SUMMARY ORDER
Qi An Zhu, a citizen of the People’s Republic of China, seeks review of a June *6868, 2006 order of the BIA affirming the February 11, 2005 decision of Immigration Judge (“IJ”) Sarah M. Burr denying Zhu’s applications for asylum, withholding of removal, and relief under the Convention Against Torture (“CAT”). In re Qi An Zhu, No. A96 334 574 (B.I.A. June 8, 2006), aff'g No. A96 334 574 (Immig. Ct. N.Y. City Feb. 11, 2005). We assume the parties’ familiarity with the underlying facts and procedural history of the case.
Where, as here, the BIA agrees with the IJ’s conclusion that a petitioner is not credible and, without rejecting any of the IJ’s grounds for decision, emphasizes particular aspects of that decision, this Court reviews the BIA’s opinion and the IJ’s decision including the portions of the IJ’s opinion not explicitly discussed by the BIA. Yun-Zui Guan v. Gonzales, 432 F.3d 391, 394 (2d Cir.2005). We review the agency’s factual findings, including adverse credibility determinations, under the substantial evidence standard, treating them as “conclusive unless any reasonable adjudicator would be compelled to conclude to the contrary.” 8 U.S.C. § 1252(b)(4)(B); see, e.g., Zhou Yun Zhang v. INS, 386 F.3d 66, 73 & n. 7 (2d Cir.2004). However, we will vacate and remand for new findings if the agency’s reasoning or its fact-finding process was sufficiently flawed. Cao He Lin v. U.S. Dep’t of Justice, 428 F.3d 391, 395, 406 (2d Cir.2005).

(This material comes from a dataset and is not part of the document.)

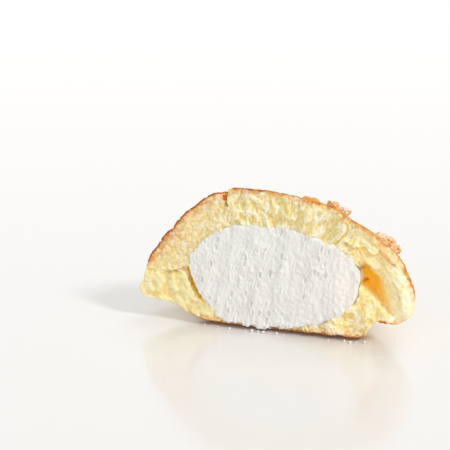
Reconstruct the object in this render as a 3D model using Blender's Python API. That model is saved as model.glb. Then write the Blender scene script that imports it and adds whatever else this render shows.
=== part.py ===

Upon our review of the record, we conclude that the IJ’s denial of Zhu’s asylum application on the basis of an adverse credibility finding is supported by substantial evidence. There was substantial evidence to support the IJ’s finding that Zhu’s assertion that he obtained a statement from his girlfriend and her identification card despite his claims that he lost contact with her in 2003 was implausible. Because the IJ’s conclusions are not based on flawed reasoning, speculation or conjecture, she reasonably relied on them to support her adverse credibility determination. See Xiao Ji Chen v. U.S. Dep’t of Justice, 471 F.3d 315, 336 (2d Cir.2006).
The IJ also found Zhu’s claim implausible in light of the fact that he had attempted on three separate occasions within a ten month period to be smuggled into the United States. Zhu admitted to leaving China once in December 2002 and once in February 2003, both of which were prior to the alleged incidents of persecution in August 2003. He also stated that he did so because Chinese Communist Party members did not respect human rights. In light of the other implausibilities identified by the IJ, it was not impermissibly speculative for the IJ to question the veracity of Zhu’s claim that an entirely separate event spurred his third departure from China. See Siewe v. Gonzales, 480 F.3d 160, 169 (2d Cir.2007).
In view of the record as a whole, we cannot disturb the agency’s adverse credibility finding, which formed a proper basis for its denial of Zhu’s asylum application. We need not reach the agency’s alternative finding that, even if credible, Zhu did not establish that any persecution he suffered was on account of a protected ground.
Because Zhu failed to exhaust his administrative remedies before the BIA with respect to his withholding of removal and CAT claims, this Court lacks jurisdiction to review them and the petition is dismissed with respect to those claims. 8 U.S.C. § 1252(d)(1).
For the foregoing reasons, the petition for review is DENIED in part and DISMISSED in part. Having completed our review, the stay of removal that the Court previously granted in this petition is VACATED.